» **WHAT YOU WILL DO**: Reproduce all of the data exactly.
##########
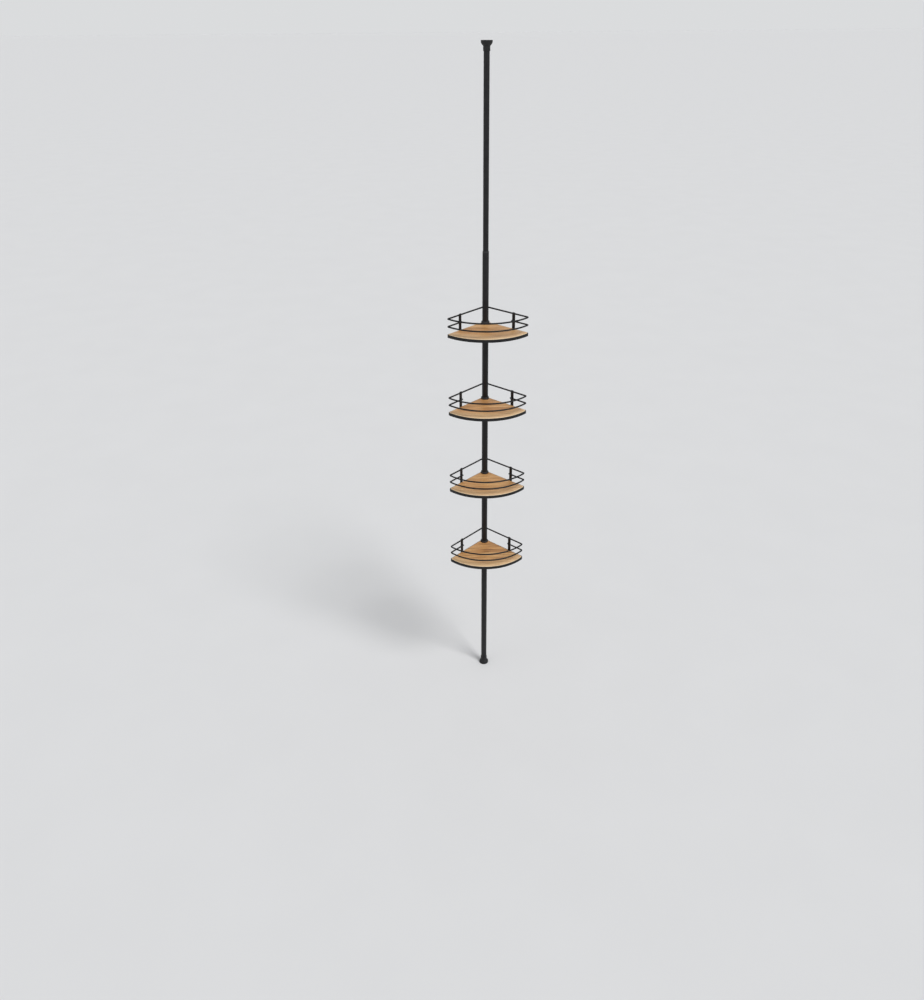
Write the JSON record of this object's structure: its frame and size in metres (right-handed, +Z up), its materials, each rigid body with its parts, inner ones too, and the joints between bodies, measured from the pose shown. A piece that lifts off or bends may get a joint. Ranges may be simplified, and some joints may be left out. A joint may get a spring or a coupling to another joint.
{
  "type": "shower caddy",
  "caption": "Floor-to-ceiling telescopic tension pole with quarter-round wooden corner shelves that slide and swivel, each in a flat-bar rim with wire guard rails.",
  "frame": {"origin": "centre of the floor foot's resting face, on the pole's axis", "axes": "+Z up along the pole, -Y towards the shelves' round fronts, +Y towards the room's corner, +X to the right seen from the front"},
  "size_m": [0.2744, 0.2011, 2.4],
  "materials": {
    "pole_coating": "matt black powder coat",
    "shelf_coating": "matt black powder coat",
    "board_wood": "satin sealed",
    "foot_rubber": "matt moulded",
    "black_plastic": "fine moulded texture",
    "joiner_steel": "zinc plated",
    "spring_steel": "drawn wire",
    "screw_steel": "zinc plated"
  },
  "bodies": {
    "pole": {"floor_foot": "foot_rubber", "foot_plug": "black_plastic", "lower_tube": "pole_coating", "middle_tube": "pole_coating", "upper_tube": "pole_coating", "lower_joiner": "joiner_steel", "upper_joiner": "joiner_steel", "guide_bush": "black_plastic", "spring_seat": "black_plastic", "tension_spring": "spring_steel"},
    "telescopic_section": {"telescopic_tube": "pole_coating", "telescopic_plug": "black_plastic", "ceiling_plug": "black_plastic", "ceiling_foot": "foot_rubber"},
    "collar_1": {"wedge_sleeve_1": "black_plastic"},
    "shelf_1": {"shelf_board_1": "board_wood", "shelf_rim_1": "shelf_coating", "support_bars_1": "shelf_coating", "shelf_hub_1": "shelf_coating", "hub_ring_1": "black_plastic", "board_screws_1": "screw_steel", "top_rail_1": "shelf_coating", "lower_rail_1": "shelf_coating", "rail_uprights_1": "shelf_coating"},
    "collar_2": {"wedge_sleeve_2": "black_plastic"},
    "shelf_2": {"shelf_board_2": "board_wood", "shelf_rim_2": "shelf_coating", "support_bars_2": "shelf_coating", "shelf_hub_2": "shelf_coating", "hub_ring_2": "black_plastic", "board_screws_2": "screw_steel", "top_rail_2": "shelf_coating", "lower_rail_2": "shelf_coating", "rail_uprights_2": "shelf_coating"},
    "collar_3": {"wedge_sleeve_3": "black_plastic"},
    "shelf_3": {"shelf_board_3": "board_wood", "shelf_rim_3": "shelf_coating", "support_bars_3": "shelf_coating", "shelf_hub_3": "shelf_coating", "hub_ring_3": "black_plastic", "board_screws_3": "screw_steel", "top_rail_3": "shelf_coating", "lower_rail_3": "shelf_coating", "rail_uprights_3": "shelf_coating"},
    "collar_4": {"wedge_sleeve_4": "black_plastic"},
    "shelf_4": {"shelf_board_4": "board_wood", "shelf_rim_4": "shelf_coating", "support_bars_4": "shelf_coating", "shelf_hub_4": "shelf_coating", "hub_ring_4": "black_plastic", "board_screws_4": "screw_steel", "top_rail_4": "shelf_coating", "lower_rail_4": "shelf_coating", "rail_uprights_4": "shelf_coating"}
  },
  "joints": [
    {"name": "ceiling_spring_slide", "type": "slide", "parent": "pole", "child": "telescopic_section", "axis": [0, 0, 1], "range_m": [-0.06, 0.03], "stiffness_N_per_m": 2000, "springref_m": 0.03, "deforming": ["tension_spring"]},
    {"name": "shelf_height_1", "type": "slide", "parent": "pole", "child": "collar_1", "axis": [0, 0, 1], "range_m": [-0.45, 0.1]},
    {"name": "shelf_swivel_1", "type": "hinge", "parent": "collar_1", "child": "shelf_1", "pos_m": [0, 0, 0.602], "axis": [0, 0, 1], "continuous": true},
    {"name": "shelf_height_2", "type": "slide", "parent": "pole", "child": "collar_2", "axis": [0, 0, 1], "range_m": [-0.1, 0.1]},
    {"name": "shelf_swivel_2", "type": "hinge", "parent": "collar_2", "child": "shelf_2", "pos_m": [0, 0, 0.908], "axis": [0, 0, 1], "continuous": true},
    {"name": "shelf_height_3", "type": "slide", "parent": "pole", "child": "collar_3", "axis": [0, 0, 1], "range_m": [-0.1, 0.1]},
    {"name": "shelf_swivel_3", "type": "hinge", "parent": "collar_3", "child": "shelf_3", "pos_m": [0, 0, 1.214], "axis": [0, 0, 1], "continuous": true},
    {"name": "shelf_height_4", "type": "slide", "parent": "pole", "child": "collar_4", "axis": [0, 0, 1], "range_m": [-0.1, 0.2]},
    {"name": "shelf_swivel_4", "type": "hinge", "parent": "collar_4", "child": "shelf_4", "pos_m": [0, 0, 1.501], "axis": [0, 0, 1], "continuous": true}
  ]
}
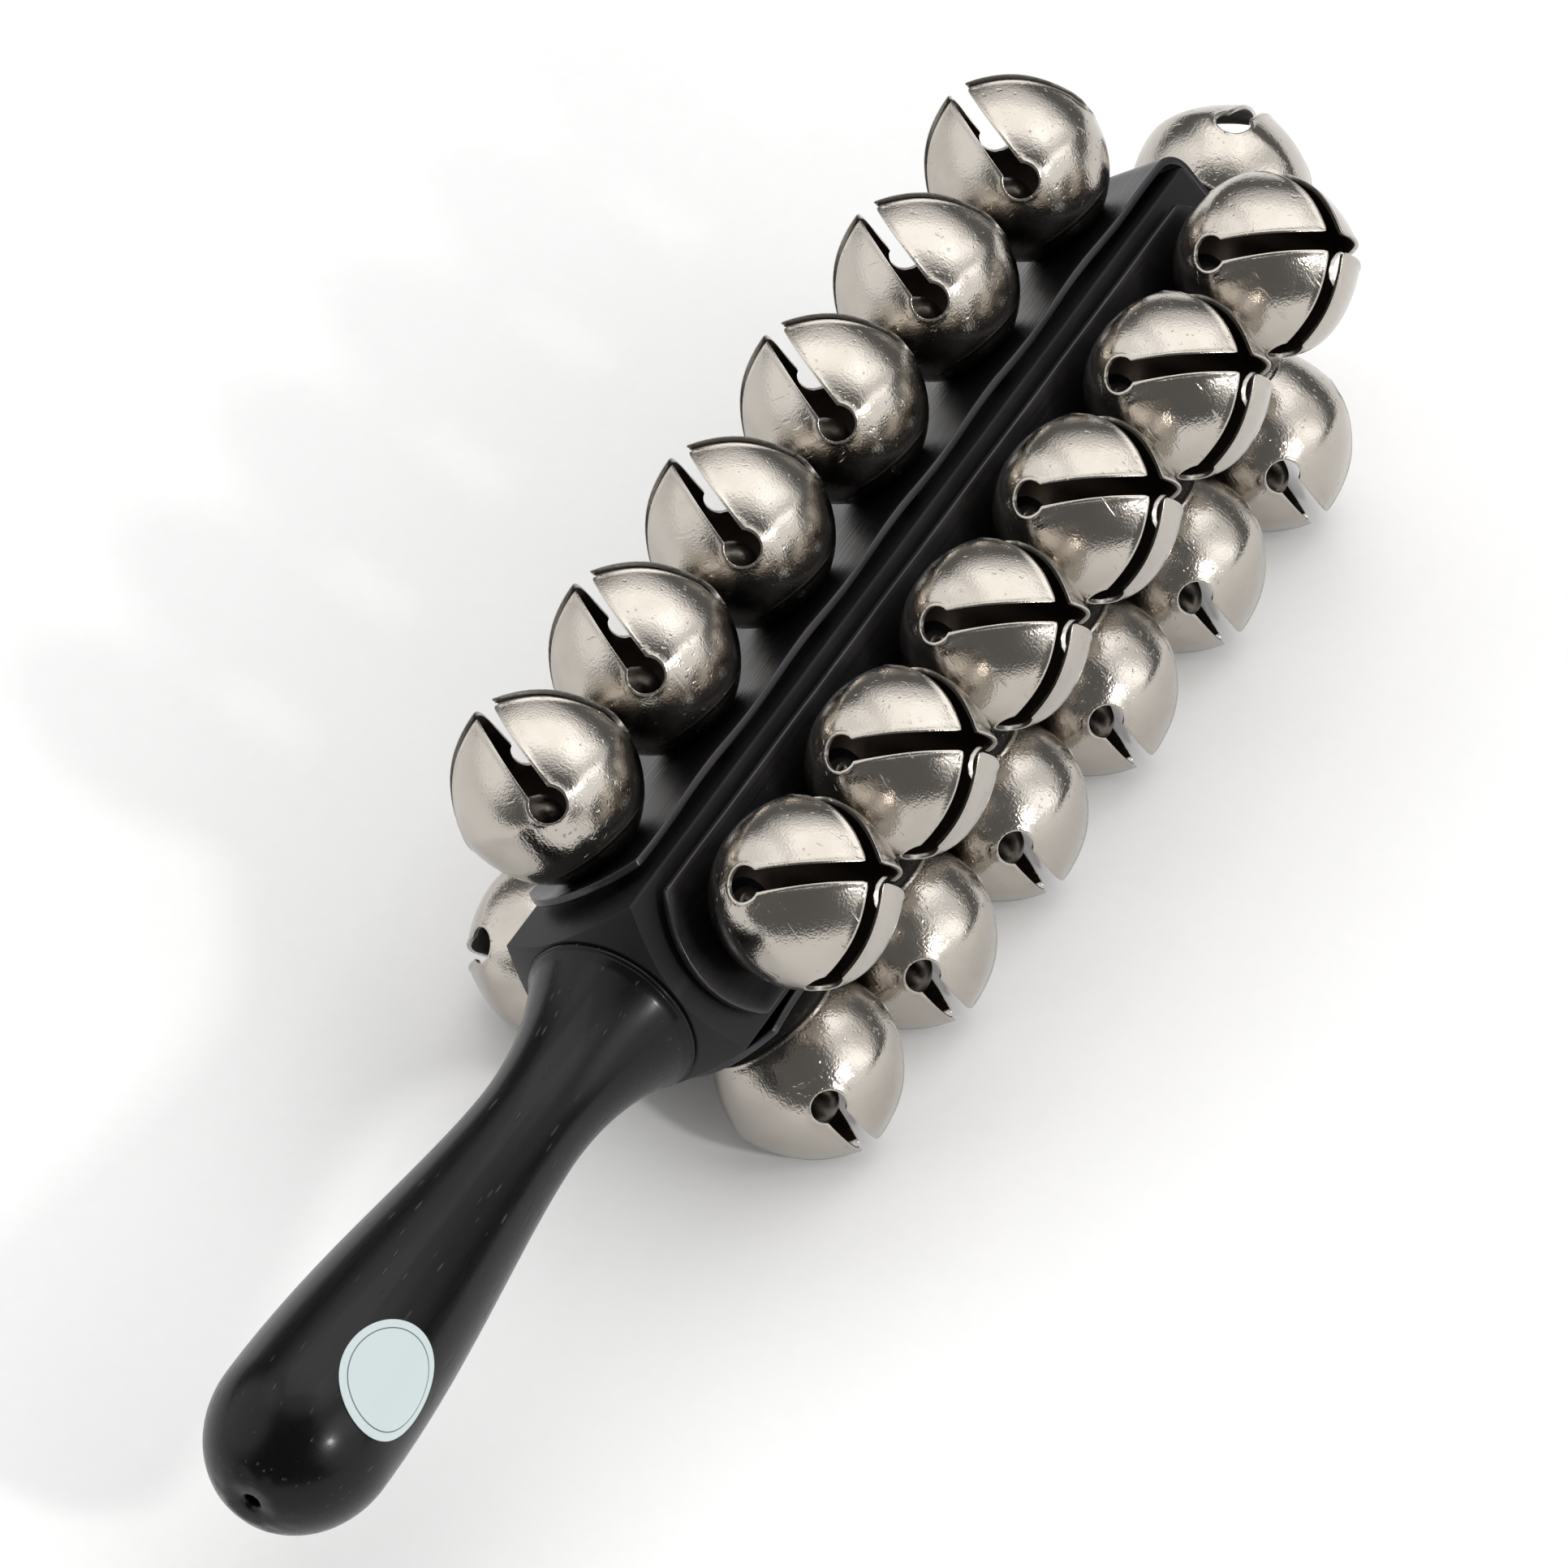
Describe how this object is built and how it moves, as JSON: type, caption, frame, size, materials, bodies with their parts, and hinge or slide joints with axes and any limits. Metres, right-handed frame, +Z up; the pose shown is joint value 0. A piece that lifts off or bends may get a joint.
##########
» **CORRECT RESULT**:
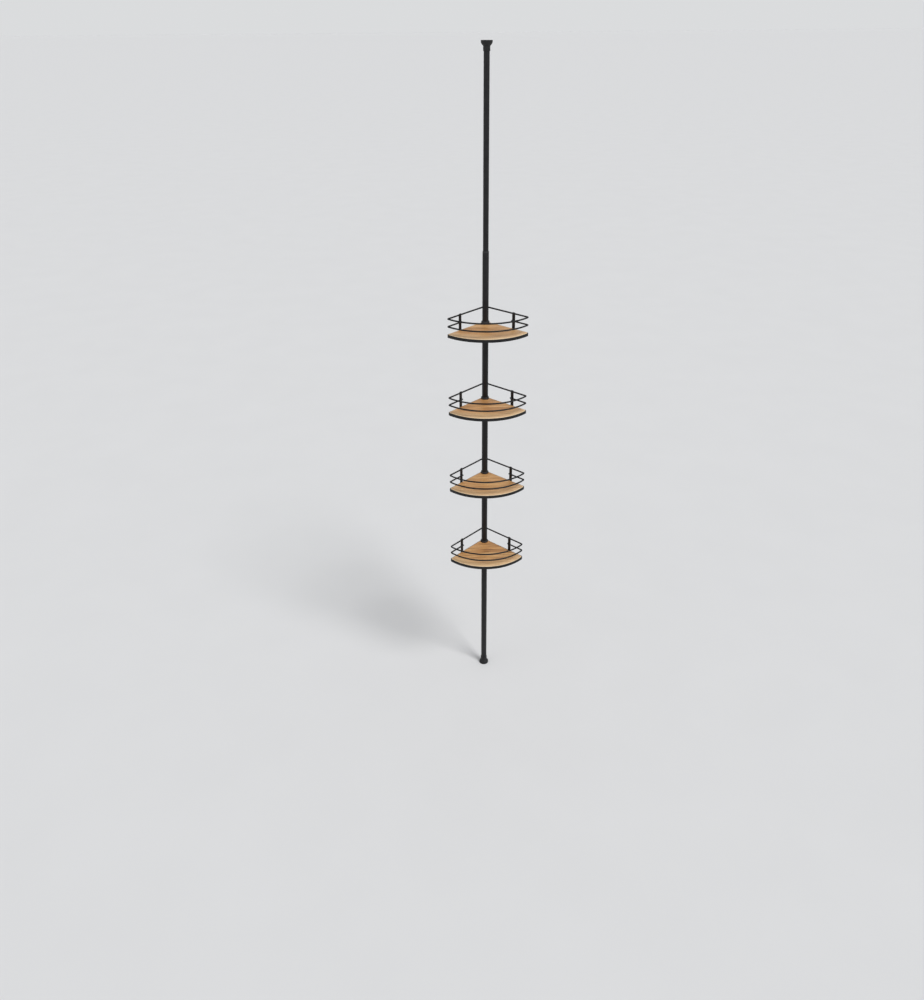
Write the JSON record of this object's structure: its frame and size in metres (right-handed, +Z up), its materials, each rigid body with its parts, inner ones too, and the joints between bodies, measured from the pose shown. A piece that lifts off or bends may get a joint. Ranges may be simplified, and some joints may be left out. A joint may get a spring or a coupling to another joint.
{
  "type": "shower caddy",
  "caption": "Floor-to-ceiling telescopic tension pole with quarter-round wooden corner shelves that slide and swivel, each in a flat-bar rim with wire guard rails.",
  "frame": {"origin": "centre of the floor foot's resting face, on the pole's axis", "axes": "+Z up along the pole, -Y towards the shelves' round fronts, +Y towards the room's corner, +X to the right seen from the front"},
  "size_m": [0.2744, 0.2011, 2.4],
  "materials": {
    "pole_coating": "matt black powder coat",
    "shelf_coating": "matt black powder coat",
    "board_wood": "satin sealed",
    "foot_rubber": "matt moulded",
    "black_plastic": "fine moulded texture",
    "joiner_steel": "zinc plated",
    "spring_steel": "drawn wire",
    "screw_steel": "zinc plated"
  },
  "bodies": {
    "pole": {"floor_foot": "foot_rubber", "foot_plug": "black_plastic", "lower_tube": "pole_coating", "middle_tube": "pole_coating", "upper_tube": "pole_coating", "lower_joiner": "joiner_steel", "upper_joiner": "joiner_steel", "guide_bush": "black_plastic", "spring_seat": "black_plastic", "tension_spring": "spring_steel"},
    "telescopic_section": {"telescopic_tube": "pole_coating", "telescopic_plug": "black_plastic", "ceiling_plug": "black_plastic", "ceiling_foot": "foot_rubber"},
    "collar_1": {"wedge_sleeve_1": "black_plastic"},
    "shelf_1": {"shelf_board_1": "board_wood", "shelf_rim_1": "shelf_coating", "support_bars_1": "shelf_coating", "shelf_hub_1": "shelf_coating", "hub_ring_1": "black_plastic", "board_screws_1": "screw_steel", "top_rail_1": "shelf_coating", "lower_rail_1": "shelf_coating", "rail_uprights_1": "shelf_coating"},
    "collar_2": {"wedge_sleeve_2": "black_plastic"},
    "shelf_2": {"shelf_board_2": "board_wood", "shelf_rim_2": "shelf_coating", "support_bars_2": "shelf_coating", "shelf_hub_2": "shelf_coating", "hub_ring_2": "black_plastic", "board_screws_2": "screw_steel", "top_rail_2": "shelf_coating", "lower_rail_2": "shelf_coating", "rail_uprights_2": "shelf_coating"},
    "collar_3": {"wedge_sleeve_3": "black_plastic"},
    "shelf_3": {"shelf_board_3": "board_wood", "shelf_rim_3": "shelf_coating", "support_bars_3": "shelf_coating", "shelf_hub_3": "shelf_coating", "hub_ring_3": "black_plastic", "board_screws_3": "screw_steel", "top_rail_3": "shelf_coating", "lower_rail_3": "shelf_coating", "rail_uprights_3": "shelf_coating"},
    "collar_4": {"wedge_sleeve_4": "black_plastic"},
    "shelf_4": {"shelf_board_4": "board_wood", "shelf_rim_4": "shelf_coating", "support_bars_4": "shelf_coating", "shelf_hub_4": "shelf_coating", "hub_ring_4": "black_plastic", "board_screws_4": "screw_steel", "top_rail_4": "shelf_coating", "lower_rail_4": "shelf_coating", "rail_uprights_4": "shelf_coating"}
  },
  "joints": [
    {"name": "ceiling_spring_slide", "type": "slide", "parent": "pole", "child": "telescopic_section", "axis": [0, 0, 1], "range_m": [-0.06, 0.03], "stiffness_N_per_m": 2000, "springref_m": 0.03, "deforming": ["tension_spring"]},
    {"name": "shelf_height_1", "type": "slide", "parent": "pole", "child": "collar_1", "axis": [0, 0, 1], "range_m": [-0.45, 0.1]},
    {"name": "shelf_swivel_1", "type": "hinge", "parent": "collar_1", "child": "shelf_1", "pos_m": [0, 0, 0.602], "axis": [0, 0, 1], "continuous": true},
    {"name": "shelf_height_2", "type": "slide", "parent": "pole", "child": "collar_2", "axis": [0, 0, 1], "range_m": [-0.1, 0.1]},
    {"name": "shelf_swivel_2", "type": "hinge", "parent": "collar_2", "child": "shelf_2", "pos_m": [0, 0, 0.908], "axis": [0, 0, 1], "continuous": true},
    {"name": "shelf_height_3", "type": "slide", "parent": "pole", "child": "collar_3", "axis": [0, 0, 1], "range_m": [-0.1, 0.1]},
    {"name": "shelf_swivel_3", "type": "hinge", "parent": "collar_3", "child": "shelf_3", "pos_m": [0, 0, 1.214], "axis": [0, 0, 1], "continuous": true},
    {"name": "shelf_height_4", "type": "slide", "parent": "pole", "child": "collar_4", "axis": [0, 0, 1], "range_m": [-0.1, 0.2]},
    {"name": "shelf_swivel_4", "type": "hinge", "parent": "collar_4", "child": "shelf_4", "pos_m": [0, 0, 1.501], "axis": [0, 0, 1], "continuous": true}
  ]
}
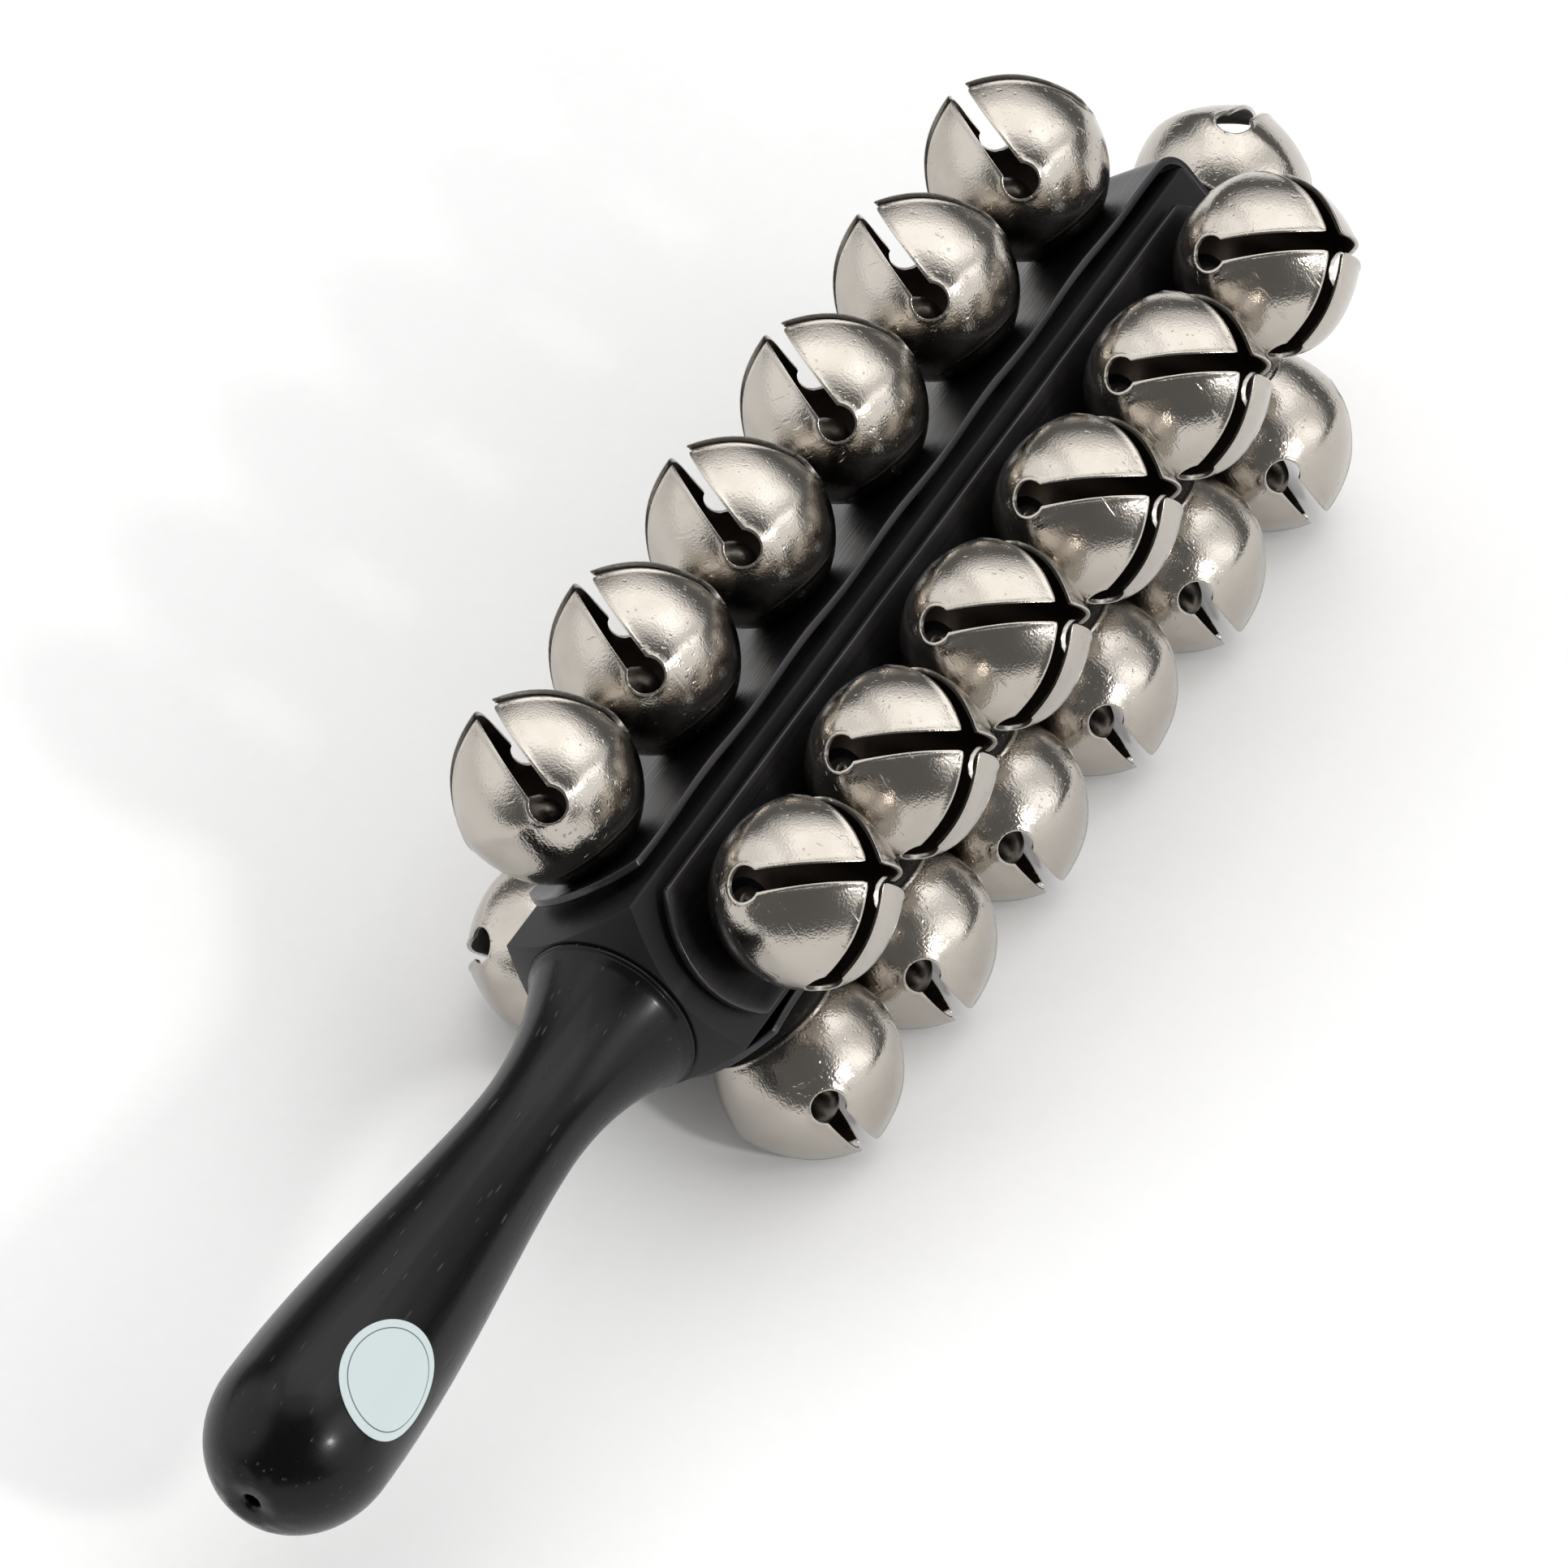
Describe how this object is built and how it moves, as JSON: type, caption, frame, size, materials, bodies with their parts, and hinge or slide joints with axes and any limits. Metres, right-handed frame, +Z up; the pose shown is joint value 0. A piece that lifts off or bends may get a joint.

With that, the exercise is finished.